[Object modeling scripts]

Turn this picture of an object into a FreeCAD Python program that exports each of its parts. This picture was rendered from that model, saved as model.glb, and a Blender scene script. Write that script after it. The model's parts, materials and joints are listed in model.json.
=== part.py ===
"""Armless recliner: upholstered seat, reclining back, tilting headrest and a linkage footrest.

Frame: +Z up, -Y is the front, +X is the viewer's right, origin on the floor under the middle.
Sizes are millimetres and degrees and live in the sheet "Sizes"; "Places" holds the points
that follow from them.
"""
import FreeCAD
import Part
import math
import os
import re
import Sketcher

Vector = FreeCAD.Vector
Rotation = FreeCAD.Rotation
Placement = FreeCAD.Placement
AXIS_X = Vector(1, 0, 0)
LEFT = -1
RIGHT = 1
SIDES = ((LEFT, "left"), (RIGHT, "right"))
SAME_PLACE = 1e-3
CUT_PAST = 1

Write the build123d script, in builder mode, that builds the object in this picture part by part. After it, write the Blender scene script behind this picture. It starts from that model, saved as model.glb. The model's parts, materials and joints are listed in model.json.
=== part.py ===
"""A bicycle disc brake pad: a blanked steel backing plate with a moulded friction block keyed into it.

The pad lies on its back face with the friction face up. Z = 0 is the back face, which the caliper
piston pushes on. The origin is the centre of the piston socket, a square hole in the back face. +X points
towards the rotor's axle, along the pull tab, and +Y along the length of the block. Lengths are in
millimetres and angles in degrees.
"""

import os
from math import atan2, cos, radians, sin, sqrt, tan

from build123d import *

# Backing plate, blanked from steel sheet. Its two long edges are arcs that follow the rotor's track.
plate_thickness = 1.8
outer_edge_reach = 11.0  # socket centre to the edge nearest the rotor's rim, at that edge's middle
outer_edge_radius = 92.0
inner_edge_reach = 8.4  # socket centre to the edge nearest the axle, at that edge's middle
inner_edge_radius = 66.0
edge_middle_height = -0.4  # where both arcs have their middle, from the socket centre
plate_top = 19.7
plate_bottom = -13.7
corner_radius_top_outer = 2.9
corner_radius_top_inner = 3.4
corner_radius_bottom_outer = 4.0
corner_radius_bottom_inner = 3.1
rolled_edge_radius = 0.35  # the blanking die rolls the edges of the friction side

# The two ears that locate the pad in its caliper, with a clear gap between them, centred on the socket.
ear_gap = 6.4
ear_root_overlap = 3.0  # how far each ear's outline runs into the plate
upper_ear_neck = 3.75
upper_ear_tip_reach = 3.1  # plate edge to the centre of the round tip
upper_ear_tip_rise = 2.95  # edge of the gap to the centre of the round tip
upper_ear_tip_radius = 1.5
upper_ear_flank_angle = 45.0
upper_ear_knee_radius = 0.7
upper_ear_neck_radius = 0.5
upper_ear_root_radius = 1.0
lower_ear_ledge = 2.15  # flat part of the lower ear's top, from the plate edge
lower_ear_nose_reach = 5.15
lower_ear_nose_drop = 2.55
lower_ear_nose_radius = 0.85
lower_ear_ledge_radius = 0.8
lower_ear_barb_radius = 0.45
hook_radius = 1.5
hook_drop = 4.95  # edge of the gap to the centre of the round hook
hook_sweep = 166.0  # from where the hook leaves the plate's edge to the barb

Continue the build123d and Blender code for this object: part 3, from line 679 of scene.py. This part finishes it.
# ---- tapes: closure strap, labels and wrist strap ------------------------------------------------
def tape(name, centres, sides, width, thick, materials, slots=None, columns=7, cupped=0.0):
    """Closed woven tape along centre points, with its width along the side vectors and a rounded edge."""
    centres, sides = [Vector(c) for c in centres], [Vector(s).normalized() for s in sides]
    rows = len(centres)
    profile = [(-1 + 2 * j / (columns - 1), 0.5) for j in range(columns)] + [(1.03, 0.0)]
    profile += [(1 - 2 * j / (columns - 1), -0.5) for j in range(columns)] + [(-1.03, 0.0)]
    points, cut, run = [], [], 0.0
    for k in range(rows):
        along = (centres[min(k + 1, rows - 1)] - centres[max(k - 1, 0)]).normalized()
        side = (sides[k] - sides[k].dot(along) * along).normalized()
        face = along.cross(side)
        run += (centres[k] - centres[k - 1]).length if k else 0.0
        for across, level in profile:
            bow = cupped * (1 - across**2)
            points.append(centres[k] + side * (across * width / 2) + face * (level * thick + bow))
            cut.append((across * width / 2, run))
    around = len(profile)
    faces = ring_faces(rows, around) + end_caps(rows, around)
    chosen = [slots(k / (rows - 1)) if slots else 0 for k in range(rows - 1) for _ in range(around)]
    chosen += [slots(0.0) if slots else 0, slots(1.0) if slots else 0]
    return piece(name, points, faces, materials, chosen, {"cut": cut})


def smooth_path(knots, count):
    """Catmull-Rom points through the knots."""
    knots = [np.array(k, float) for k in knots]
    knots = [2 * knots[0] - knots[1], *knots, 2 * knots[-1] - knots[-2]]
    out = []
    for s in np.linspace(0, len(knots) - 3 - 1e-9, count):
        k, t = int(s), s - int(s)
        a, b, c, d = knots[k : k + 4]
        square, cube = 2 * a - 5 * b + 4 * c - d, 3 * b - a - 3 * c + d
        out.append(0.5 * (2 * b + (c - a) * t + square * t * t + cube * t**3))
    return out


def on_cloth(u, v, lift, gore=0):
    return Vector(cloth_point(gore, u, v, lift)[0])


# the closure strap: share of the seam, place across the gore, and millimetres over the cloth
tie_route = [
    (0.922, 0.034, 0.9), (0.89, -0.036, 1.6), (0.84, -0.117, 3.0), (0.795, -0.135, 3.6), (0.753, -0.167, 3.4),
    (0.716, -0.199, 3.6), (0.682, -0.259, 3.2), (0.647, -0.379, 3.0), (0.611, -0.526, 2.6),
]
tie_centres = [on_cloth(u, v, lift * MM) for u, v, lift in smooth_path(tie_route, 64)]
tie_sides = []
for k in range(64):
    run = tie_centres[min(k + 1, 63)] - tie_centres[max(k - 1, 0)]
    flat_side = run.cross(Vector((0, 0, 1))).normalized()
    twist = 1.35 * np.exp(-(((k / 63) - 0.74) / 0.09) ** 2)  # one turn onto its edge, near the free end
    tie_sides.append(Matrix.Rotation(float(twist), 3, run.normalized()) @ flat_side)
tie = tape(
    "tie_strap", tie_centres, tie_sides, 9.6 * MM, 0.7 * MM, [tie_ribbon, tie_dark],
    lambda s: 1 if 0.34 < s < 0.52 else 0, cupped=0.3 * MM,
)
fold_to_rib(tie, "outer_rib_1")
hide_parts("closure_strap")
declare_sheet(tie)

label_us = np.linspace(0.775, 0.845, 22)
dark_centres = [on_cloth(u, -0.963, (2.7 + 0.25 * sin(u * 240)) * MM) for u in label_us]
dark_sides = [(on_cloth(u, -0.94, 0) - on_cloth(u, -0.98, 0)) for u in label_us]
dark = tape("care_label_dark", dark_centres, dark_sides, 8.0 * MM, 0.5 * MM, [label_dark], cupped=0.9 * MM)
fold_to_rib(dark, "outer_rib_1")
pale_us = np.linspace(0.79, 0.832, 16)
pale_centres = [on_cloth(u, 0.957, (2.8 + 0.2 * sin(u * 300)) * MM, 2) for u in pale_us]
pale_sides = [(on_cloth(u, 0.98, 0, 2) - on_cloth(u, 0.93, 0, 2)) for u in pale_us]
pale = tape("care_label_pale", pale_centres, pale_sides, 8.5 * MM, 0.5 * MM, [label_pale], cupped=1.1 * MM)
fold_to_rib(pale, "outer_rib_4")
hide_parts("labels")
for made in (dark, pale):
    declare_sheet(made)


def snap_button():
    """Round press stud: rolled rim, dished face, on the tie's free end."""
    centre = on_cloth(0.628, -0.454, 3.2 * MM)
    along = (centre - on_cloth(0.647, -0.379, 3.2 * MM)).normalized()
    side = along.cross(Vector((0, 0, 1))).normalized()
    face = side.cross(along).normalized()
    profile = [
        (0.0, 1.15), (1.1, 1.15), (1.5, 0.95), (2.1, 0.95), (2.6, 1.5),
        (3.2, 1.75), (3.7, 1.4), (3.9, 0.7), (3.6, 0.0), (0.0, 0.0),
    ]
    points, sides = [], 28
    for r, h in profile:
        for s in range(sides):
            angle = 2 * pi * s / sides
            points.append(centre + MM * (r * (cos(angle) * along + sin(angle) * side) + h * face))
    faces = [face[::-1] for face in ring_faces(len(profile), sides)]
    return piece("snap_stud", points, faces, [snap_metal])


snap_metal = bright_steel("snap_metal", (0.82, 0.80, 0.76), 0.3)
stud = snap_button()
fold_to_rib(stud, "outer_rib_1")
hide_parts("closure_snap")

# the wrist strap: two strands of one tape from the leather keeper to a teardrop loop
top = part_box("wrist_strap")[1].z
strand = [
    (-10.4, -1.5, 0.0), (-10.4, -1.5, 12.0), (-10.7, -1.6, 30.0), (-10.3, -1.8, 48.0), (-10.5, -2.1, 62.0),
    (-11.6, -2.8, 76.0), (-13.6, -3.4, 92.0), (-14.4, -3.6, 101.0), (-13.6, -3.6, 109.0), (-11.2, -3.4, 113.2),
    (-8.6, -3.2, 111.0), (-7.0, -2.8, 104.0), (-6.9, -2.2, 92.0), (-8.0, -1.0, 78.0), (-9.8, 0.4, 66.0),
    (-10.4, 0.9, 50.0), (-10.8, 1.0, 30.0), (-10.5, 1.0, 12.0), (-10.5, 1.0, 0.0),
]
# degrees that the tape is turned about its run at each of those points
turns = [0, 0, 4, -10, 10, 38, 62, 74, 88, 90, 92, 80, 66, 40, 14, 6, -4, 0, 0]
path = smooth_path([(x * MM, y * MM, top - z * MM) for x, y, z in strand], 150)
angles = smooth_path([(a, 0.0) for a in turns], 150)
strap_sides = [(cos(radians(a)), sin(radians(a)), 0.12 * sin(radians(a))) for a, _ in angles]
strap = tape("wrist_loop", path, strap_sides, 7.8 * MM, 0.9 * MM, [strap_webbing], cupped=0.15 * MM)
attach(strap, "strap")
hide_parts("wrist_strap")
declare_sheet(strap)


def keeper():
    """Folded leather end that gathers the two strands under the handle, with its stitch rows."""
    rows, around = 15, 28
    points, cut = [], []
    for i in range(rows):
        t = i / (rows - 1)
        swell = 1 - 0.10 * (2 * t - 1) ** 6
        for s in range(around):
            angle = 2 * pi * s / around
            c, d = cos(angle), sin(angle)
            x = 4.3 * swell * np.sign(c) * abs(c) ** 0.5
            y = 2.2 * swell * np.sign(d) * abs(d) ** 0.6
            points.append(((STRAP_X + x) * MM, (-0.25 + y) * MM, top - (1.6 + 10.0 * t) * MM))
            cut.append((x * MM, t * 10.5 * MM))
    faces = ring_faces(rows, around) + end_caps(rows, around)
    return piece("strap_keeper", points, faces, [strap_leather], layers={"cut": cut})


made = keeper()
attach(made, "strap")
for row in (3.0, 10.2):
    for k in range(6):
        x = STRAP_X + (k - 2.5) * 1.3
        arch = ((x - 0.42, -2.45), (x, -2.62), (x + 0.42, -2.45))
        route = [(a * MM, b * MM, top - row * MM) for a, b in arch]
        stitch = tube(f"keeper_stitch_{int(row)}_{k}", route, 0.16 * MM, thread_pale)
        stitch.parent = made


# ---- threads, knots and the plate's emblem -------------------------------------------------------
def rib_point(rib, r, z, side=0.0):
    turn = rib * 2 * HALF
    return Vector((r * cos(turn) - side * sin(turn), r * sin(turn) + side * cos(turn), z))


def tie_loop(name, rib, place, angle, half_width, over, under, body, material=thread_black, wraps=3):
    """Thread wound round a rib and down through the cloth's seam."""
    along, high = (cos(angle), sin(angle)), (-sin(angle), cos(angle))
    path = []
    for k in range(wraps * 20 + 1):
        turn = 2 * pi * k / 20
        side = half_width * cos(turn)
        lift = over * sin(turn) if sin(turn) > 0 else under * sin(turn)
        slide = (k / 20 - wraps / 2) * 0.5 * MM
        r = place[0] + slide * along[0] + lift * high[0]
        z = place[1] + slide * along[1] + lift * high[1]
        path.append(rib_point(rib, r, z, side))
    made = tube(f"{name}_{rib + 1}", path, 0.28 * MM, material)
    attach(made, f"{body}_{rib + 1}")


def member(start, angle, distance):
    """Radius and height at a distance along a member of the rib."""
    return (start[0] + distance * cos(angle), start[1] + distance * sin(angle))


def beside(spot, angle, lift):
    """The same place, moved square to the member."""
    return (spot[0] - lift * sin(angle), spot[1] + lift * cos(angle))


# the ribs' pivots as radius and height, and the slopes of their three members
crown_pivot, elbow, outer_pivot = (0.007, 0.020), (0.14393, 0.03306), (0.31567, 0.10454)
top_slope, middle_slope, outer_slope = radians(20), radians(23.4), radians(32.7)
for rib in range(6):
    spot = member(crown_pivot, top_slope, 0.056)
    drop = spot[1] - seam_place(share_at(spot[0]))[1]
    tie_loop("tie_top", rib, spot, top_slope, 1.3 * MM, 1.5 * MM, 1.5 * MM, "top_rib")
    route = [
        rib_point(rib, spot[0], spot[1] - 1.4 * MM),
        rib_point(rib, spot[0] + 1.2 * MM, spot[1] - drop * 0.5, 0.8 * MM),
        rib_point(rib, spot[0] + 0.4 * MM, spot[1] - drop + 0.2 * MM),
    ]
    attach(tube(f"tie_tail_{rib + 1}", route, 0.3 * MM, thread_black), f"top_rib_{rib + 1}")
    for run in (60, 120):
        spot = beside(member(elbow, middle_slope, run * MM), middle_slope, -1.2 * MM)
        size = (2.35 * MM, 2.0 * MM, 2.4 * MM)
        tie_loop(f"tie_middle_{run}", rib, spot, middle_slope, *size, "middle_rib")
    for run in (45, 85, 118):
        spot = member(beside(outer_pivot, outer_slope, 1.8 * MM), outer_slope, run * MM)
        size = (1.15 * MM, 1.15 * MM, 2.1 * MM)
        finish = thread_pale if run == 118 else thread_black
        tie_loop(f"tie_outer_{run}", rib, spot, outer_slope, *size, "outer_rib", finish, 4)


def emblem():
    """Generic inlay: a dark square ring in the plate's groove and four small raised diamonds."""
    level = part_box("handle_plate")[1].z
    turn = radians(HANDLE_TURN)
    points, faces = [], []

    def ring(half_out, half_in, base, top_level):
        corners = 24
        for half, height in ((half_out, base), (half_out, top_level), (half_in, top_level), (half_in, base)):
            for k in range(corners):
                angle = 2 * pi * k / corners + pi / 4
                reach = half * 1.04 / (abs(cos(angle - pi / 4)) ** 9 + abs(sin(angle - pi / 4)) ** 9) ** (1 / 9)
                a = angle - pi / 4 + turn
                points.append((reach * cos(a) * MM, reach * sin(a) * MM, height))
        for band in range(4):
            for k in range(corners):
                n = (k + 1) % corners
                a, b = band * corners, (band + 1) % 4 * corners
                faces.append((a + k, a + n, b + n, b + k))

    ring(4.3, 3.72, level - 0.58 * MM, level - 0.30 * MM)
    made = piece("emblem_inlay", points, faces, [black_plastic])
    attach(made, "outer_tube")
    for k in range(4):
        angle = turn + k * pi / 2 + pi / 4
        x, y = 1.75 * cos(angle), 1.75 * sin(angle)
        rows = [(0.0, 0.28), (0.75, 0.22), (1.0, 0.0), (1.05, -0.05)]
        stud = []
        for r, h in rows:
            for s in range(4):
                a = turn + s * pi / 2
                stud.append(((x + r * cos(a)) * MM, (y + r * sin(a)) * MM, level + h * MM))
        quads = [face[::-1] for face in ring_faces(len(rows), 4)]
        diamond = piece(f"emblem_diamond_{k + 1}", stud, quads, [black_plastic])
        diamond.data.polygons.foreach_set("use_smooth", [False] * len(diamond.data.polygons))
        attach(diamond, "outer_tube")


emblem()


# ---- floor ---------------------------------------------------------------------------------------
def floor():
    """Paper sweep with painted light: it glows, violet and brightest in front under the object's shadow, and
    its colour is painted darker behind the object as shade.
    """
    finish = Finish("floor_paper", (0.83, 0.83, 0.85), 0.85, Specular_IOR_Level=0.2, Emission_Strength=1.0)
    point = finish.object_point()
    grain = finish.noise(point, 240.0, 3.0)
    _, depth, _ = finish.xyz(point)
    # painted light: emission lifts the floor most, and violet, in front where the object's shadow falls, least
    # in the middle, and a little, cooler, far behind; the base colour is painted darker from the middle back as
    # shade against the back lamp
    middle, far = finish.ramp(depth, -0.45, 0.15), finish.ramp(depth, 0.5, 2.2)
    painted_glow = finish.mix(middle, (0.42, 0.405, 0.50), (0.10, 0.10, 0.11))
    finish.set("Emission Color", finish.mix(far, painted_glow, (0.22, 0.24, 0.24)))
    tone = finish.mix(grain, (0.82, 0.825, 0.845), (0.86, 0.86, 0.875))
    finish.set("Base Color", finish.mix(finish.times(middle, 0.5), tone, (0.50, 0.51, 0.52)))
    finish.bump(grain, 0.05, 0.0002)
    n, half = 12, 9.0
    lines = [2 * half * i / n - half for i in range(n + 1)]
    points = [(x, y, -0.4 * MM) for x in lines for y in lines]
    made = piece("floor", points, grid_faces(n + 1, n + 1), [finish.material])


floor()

• [Task to carry out]:
Search the entries for the word "attach" and gather every line where it appears.

• [Expected output]:
attach(strap, "strap")
attach(made, "strap")
    attach(made, f"{body}_{rib + 1}")
    attach(tube(f"tie_tail_{rib + 1}", route, 0.3 * MM, thread_black), f"top_rib_{rib + 1}")
    attach(made, "outer_tube")
        attach(diamond, "outer_tube")